J'éprouve un malaise inquiétant et persistant. Je ne peux pas m'en libérer avec les seules ressources de mon organisme et du milieu ambiant. Une démarche rationnelle s'impose. Il me faut lire des ouvrages sur la santé, consulter des thérapeutes, peut-être aller à l'hôpital, etc. Cette démarche rationnelle est de la plus grande importance là où les conditions biologiques, culturelles ou sociales ont tendance à se dégrader. Les personnes les moins douées sur ce plan sont aussi hélas! celles qui sont appelées à souffrir le plus de la détérioration des autres conditions.

Dans l'état actuel de la culture médicale commune, nous le savons tous, dix maladies mortelles que des mesures préventives peu coûteuses empêchent d'apparaître pèsent moins lourd dans la balance de l'opinion qu'une seule maladie à moitié guérie par des traitements coûteux. C'est le malaise dans la rationalité et dans l'abstraction qui est en cause ici. Les statistiques sur les effets de la prévention sont abstraites par rapport aux reportages des médias électroniques sur les guérisons miraculeuses de la médecine. Aucun système de santé public reposant sur un consensus démocratique ne peut survivre là où l'on n'a pas réussi à remédier au malaise dans la rationalité et l'abstraction.

Les conditions spirituelles

Mon attitude face à la souffrance et à la mort sera déterminante sur tous les plans qui viennent d'être évoqués. Si je veux éviter d'être obsédé par ma santé, je devrai m'abstenir d'attiser mes inquiétudes en consultant inutilement des thérapeutes; ce qui suppose l'acceptation du risque inhérent à la vie et, à la limite, le consentement à la mort. Pour les êtres complexes que nous sommes, même l'autonomie biologique devient difficile à défaut d'une spiritualité qui permette de supporter les grands risques.

 

 

Enjeux

L'information est l'enjeu principal: soigner c'est informer. Le verbe informer a d'abord signifié: «introduire une forme dans une matière». En ce sens, on peut dire que le sculpteur informe le marbre ou la glaise ou que le paysagiste informe un territoire. De la même manière, on peut dire que la médecine introduit ou réintroduit de la forme dans ce fragment de la Nature qui s'appelle l'être humain. Les thérapeutes ont pour mission d'aider l'être humain à se remettre en forme. Cet usage ancien du verbe informer a l'avantage de coïncider avec la définition de la maladie qui nous est inspirée par la génétique. Vue à travers la génétique, la maladie est une perte d'information ou une erreur dans la transmission de l'information. Un gène défectueux est littéralement un gène mal informé, un gène qui ne contient pas tous les codes nécessaires à l'apparition de la protéine qui doit remplir telle fonction dans l'organisme. Mais le mot forme dans l'usage ancien est aussi synonyme d'âme. «L'âme, écrit Aristote, est la forme d'un corps naturel ayant la vie en puissance.» Dire: soigner c'est informer, c'est aussi dire: soigner c'est donner ou redonner une âme, son âme à un malade. Comment? Par la communication, en aidant le malade au moyen de mots, de gestes et de rites, soit à recouvrer la santé en se réintégrant à la Nature, au Cosmos ou à la société, soit à s'accomplir en donnant un sens à sa souffrance et à sa mort.
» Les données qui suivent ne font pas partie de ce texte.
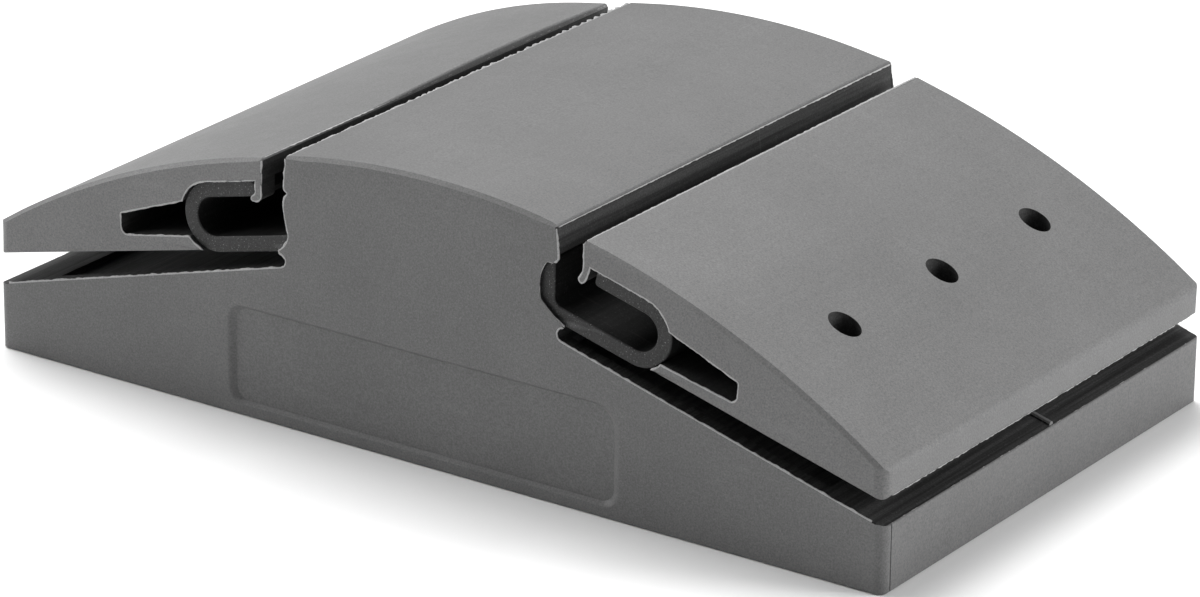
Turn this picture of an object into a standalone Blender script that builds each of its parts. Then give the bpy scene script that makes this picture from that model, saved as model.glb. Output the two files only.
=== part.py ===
"""Modular rubber speed bump with two sprung ramp flaps.

X runs across the bump in the direction of travel, Y along the kerb-to-kerb
extrusion and Z up.  The origin is the middle of the footprint, on the road.
All driving sizes are in millimetres and become metres through MM.
"""
import math

import bmesh
import bpy
from mathutils import Matrix, Vector

MM = 0.001

# ---- whole object ---------------------------------------------------------
WIDTH = 301.6            # across the bump, along X
LENGTH = 168.6           # along the extrusion, along Y
HALF_W = WIDTH / 2
HALF_L = LENGTH / 2
CORNER_RADIUS_FRONT = 3.4    # upright corner edges of the base, seen from above
CORNER_RADIUS_BACK = 1.5
GAP = 0.3                # clearance between pieces that touch

# ---- base: flanges, ridge and slot ----------------------------------------
END_HEIGHT = 19.4        # height of the low end faces
FLANGE_SLOPE = 0.2735    # rise of the flange top per mm towards the ridge
RIDGE_HALF = 45.6        # half the width of the ridge at its lip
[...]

Le verbe informer signifie surtout évidemment: transmettre des connaissances. L'expression soigner c'est informer demeure vraie dans ce sens plus familier du verbe informer. Soigner, c'est mobiliser des connaissances pour guérir un mal et transmettre d'autres connaissances pour aider le malade à se guérir lui-même ou à prévenir la maladie. «Ne buvez pas cette eau!»: c'est ainsi qu'on a combattu le choléra. L'hygiène publique à laquelle nous devons tant est essentiellement une entreprise d'information. Mais s'il y a les connaissances que le médecin transmet à son patient; il y a aussi celles qu'il en reçoit. Un climat permettant au malade de transmettre le maximum d'informations à son thérapeute est essentiel à la bonne médecine.